I posted recently about the US Treasury's Financial Crimes Enforcement Network's (FinCEN) guidance and virtual currencies and a followup post on the FinCEN director's speech about it after a similiar one. I wasn't the only one who took a look.
The International Law Office (.com)'s newsletter has a good examination of the FinCEN guidance and raises some important questions. It urges:
Companies engaged in activities involving convertible virtual currencies should assess the impact of the guidance on their obligations under the Bank Secrecy Act Regulations without delay. In addition, in light of the indirect influence that FinCEN positions can have on interpretations of state money transmitter licensing laws, administrators and exchangers of convertible virtual currency may want to re-evaluate their status under those laws.
Its background explains
Money services businesses are subject to certain requirements under the regulations, which are partially dictated by the type of activity that qualifies the entity as a money services business. Such requirements include an obligation to maintain an anti-money laundering programme, as well as registration, reporting and record-keeping requirements.
The guidance applies only to convertible virtual currency and generally provides that administrators and exchangers of convertible virtual currency are money transmitters and therefore are money services businesses under the regulations, subject to any applicable limitation or exemption. The guidance also provides that users of convertible virtual currency are not considered money services businesses under the regulations.
Most of the analysis looks at Convertible Virtual Currency (most significantly Bitcoin) and "Administrators and exchangers of convertible virtual currency as money transmitters." One of the most obvious problem is the "guidance" makes some things less clear, "There are some critical ambiguities in this construct. First, notwithstanding the appellation 'convertible' virtual currency, the definition itself incorporates no reference to the ability to convert virtual currency to real currency" and that " it remains somewhat difficult to parse the distinction drawn in the guidance between 'pre-paid access' and 'convertible virtual currency'."
Importantly, the analysis takes the same look as I did on how FinCEN stifles currency competition, "the guidance takes the position that if the broker or dealer transfers funds between the customer and a third party that is not part of the transaction, it is operating as a money transmitter.
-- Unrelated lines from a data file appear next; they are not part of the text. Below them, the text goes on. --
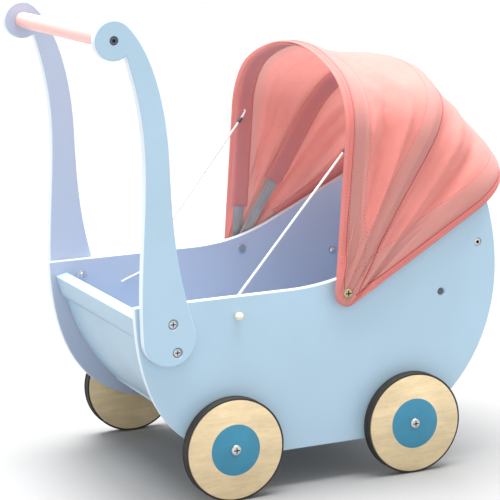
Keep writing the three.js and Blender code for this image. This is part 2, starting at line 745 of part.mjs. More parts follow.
for (const side of sides) {
  const cord = cordTube(cordRoute, 66).add(cordTube(cordTail, 8));
  placeSide('elastic_cord', cord, elastic, side);
  placeSide('cord_bead', bead(), beadCream, side, cordHoleX, cordHoleZ);
}

// ---------------------------------------------------------------- on its wheels

const extent = new THREE.Box3().setFromObject(pram);
pram.position.set(-(extent.min.x + extent.max.x) / 2, 0, axleHeight - axleUp);

export default pram;
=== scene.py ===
import json
import math

import bmesh
import bpy
from mathutils import Matrix, Vector, noise


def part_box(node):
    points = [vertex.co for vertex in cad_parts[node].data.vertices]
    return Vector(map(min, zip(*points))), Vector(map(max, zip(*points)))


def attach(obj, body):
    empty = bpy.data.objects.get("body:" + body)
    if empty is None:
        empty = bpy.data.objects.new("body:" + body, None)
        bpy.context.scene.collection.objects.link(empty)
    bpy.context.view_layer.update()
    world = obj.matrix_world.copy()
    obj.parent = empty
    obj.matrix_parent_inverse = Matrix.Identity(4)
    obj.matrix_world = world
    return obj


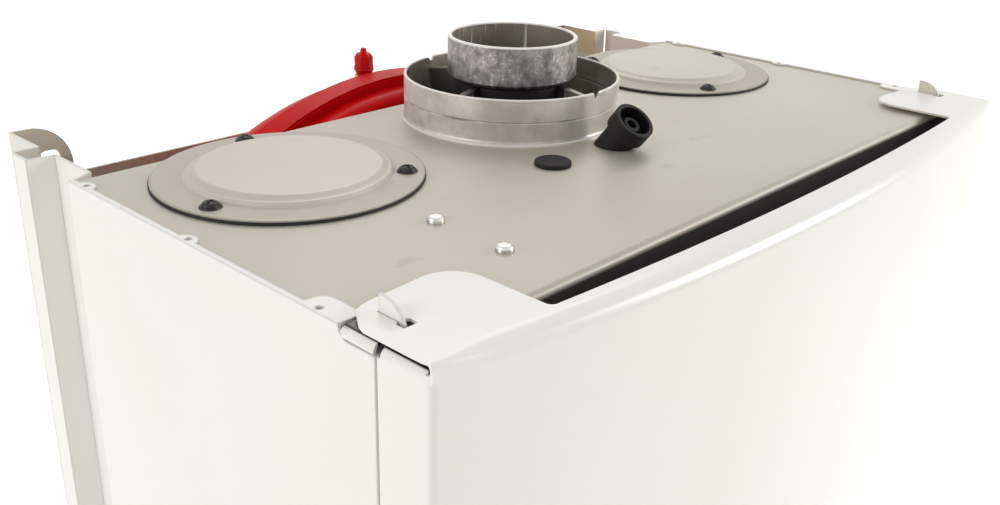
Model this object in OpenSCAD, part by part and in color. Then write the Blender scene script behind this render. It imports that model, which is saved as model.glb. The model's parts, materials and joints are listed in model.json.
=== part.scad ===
// Wall-hung gas boiler with a concentric flue outlet on its steel top.
// The origin is midway between the two hanging slots, on the wall plane.
// X points right, the front faces -Y, the wall is the plane y = 0 and Z points up.

/* [Case] */
// Width over the side panels
case_w = 400; // [390:1:416]
// Height from the bottom edge to the steel top
case_h = 730; // [722:1:760]
// Depth from the wall to the corners of the front cover
case_d = 285; // [282:1:292]
// How far the front cover bows out past its corners
front_bow = 17; // [10:1:24]
// Radius of the upright corners of the cover
corner_r = 6; // [4:0.5:9]
// Thickness of the case and frame sheet
sheet = 1; // [0.8:0.1:1.2]
// Gap between sheet parts that lie side by side
slip = 0.3; // [0.2:0.05:0.4]

/* [Wall frame] */
// Distance between the two hanging slots
hang_pitch = 346; // [340:1:350]
// Width of a hanging slot
hang_slot_w = 7; // [6:0.5:9]
// Length of a hanging slot, end to end
hang_slot_len = 10; // [9:0.5:13]
// Drop from the steel top to the hanging slots
hang_drop = 15; // [13:0.5:18]
// Width over the two upright members
frame_w = 378; // [376:1:380]
// Depth of an upright member
member_d = 28; // [24:1:32]
// Width of an ear round its slot
ear_w = 26.6; // [25:0.2:30]
// Height of a cross rail
rail_h = 40; // [30:1:50]
// Height of the pipe shelf above the bottom edge
shelf_rise = 32; // [30:1:40]
// Depth of the pipe shelf
shelf_d = 152; // [145:1:160]

/* [Side panels] */
// Depth of a side panel, wall to seam
panel_d = 262; // [258:1:266]
// Width of the front fold of a side panel
fold_w = 12; // [11:0.5:14]
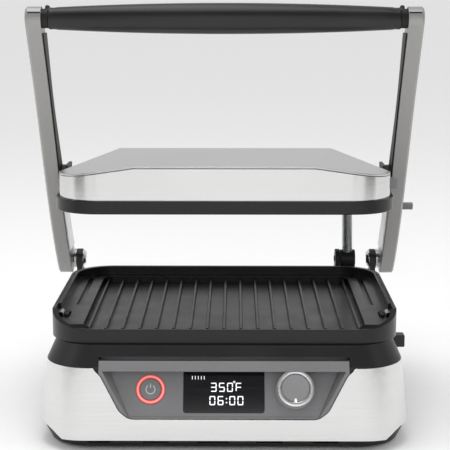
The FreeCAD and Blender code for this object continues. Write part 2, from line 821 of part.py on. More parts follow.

In examples that appear to be modelled after the ill-fated e-Gold service, FinCEN describes the typical activities of these types of entity as the electronic distribution of digital certificates of ownership of real currencies or precious metals."
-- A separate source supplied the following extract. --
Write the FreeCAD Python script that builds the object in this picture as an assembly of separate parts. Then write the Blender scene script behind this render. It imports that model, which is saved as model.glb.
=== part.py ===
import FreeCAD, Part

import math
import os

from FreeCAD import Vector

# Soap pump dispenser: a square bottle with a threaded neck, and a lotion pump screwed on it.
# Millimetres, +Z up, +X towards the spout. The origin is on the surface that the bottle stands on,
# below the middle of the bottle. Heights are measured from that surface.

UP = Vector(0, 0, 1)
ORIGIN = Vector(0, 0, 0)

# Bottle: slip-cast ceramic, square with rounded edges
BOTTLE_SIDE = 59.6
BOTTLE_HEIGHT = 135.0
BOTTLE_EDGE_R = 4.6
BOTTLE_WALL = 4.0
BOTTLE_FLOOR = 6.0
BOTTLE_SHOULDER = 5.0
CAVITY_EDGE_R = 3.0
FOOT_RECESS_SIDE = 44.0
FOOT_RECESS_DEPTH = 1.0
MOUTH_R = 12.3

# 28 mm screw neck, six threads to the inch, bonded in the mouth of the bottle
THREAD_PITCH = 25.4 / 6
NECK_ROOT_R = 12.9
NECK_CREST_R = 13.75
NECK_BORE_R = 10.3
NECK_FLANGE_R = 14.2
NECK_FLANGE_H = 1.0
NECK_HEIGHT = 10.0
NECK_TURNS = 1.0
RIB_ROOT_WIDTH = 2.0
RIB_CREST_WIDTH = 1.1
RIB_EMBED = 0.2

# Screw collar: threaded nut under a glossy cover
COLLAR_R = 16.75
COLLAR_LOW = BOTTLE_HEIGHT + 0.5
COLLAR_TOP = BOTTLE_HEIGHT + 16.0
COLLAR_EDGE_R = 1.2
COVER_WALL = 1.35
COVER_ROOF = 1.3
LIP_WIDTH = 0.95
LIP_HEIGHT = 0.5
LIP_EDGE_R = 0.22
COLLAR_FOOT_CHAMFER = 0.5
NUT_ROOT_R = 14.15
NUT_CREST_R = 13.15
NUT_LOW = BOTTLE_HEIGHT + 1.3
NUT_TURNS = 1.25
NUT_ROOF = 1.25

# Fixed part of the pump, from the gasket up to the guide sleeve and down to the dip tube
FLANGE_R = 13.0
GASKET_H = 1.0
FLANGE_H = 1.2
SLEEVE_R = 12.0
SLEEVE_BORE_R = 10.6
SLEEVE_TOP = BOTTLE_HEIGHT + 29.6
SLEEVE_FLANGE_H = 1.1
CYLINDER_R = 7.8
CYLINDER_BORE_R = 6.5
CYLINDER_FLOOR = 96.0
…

They make a distinction between centralized virtual currencies and decentralized ones (here targeting Bitcoin), "a person is a money transmitter under the regulations if he or she creates units of convertible virtual currency and sells them to a third party for real currency or its equivalent. In addition, the guidance indicates that a person is an exchanger and a money transmitter under the regulations if he or she accepts convertible virtual currency from one person and transmits it to another person."
Security Management's "Security's Web Connection" site has an article "Treasury Department Using Advanced Analytics to Help Detect, Prevent Money-Laundering" that looked at the same FinCEN director speech as I analyzed here. The article basically mimics her remarks that they are getting their technical act together, that their new analytics tool FinCEN Query "allows investigators to more easily search the 11 years of BSA data and apply filters. That has already facilitated investigations, but the next step is predictive analytics." FinCEN seems to dream of a Vanilla Sky future where they can predict and prevent financial crimes.
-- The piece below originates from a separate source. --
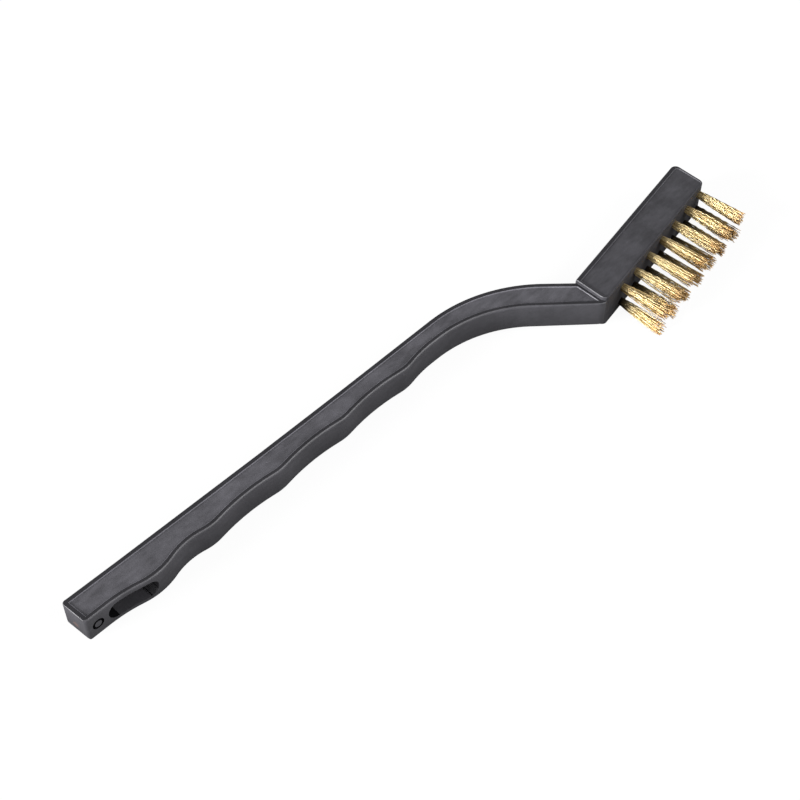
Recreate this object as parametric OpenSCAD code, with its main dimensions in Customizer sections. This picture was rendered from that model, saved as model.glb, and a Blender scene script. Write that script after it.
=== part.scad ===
// Hand brush for cleaning small tips: a moulded plastic handle whose thick head
// holds rows of crimped brass wire tufts, each folded over its own steel anchor.
//
// Drawn lying on its side, the way it rests on a bench.
// +X runs from the hang end to the head along the straight back.
// +Y points to the back, away from the wires. +Z is up, through the thickness.
// The origin is the middle of the head's lower side, which the brush rests on.

/* [Handle] */
// Straight length of the back, from the hang end to the start of the neck
shank_length = 102.2; // [100:0.1:106]
// Depth the back is hollowed along the shank, at its middle
back_hollow = 0.4; // [0.1:0.05:0.6]
// Thickness of handle and neck, side to side
handle_thickness = 7.1; // [6.4:0.1:8]
// Height of the hang end, back to belly
end_height = 6.9; // [6.6:0.05:7.2]
// Height at the pommel bump under the hang slot
bump_height = 8.25; // [8:0.05:8.6]
// Distance of the pommel bump from the hang end
bump_from_end = 17.4; // [16.8:0.1:18]
// Rounding radius of the corners of the hang end
end_corner_radius = 0.8; // [0.4:0.1:1.1]
// Angle the hang end leans, its belly side nearer the head
end_lean = 5; // [0:0.5:10]

/* [Finger grip] */
// Number of crests between the finger hollows
crest_count = 4; // [2:1:4]
// Distance of the first crest from the hang end
first_crest = 32.9; // [32.5:0.1:33.3]
// Distance from one crest to the next
crest_pitch = 18.67; // [17.5:0.01:18.7]
// Height at the first crest
first_crest_height = 7.2; // [7:0.05:7.4]
// Height at the last crest
last_crest_height = 6.1; // [5.9:0.05:6.3]
// Depth of a finger hollow below the crests beside it
hollow_depth = 0.7; // [0.4:0.05:1]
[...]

DataGuidance's Privacy This Week devoted an article "USA: FinCEN says AML rules applicable to 'convertible' virtual currencies" on the same guidance. The article quotes David E. Teitelbaum, Partner at Sidley Austin, as saying that the guidance will be "challenging" and Angela Angelovska-Wilson, Counsel at Latham & Watkins in Washington D.C. and a Member of the Finance Department and the Financial Regulatory Group, as explaining as others have how the guidance creates more confusion than it clarifies: the new definitions introduce ambiguities and where it seems to target Bitcoin it isn't clear if it affects programs offering "miles" or "points," etc.
The article quotes the FBI's Bitcoin report
'The FBI assesses with low confidence, based on current user and vendor acceptance, that malicious actors will exploit Bitcoin to launder money. This assessment is based on observed criminal activities, investigations, and prosecutions of individuals exploiting other virtual currencies, such as e-Gold and WebMoney. A lack of current reporting specific to Bitcoin restricts the confidence level.'
And it notes the European Central Bank's (ECB) report "Virtual Currency Schemes" (October 2012) worrying that "virtual currency schemes […] could represent a challenge for public authorities, given the legal uncertainty surrounding these schemes, as they can be used by criminals, fraudsters and money launderers to perform their illegal activities." The ECB is also targeting Amazon Coins!
The article elaborates that the rise of social networking and distrust of the current financial system increase the acceptance of virtual currencies.
We can only hope that the UK Guardian gets it right
The future of money may or may not include a Federal Reserve Bank of Amazon, but it probably does involve the gradual decentralisation and democratisation of currency. Virtual currencies aren't just a new-fangled sort of Monopoly money. Rather, they may just be the thing that ends the monopoly on money.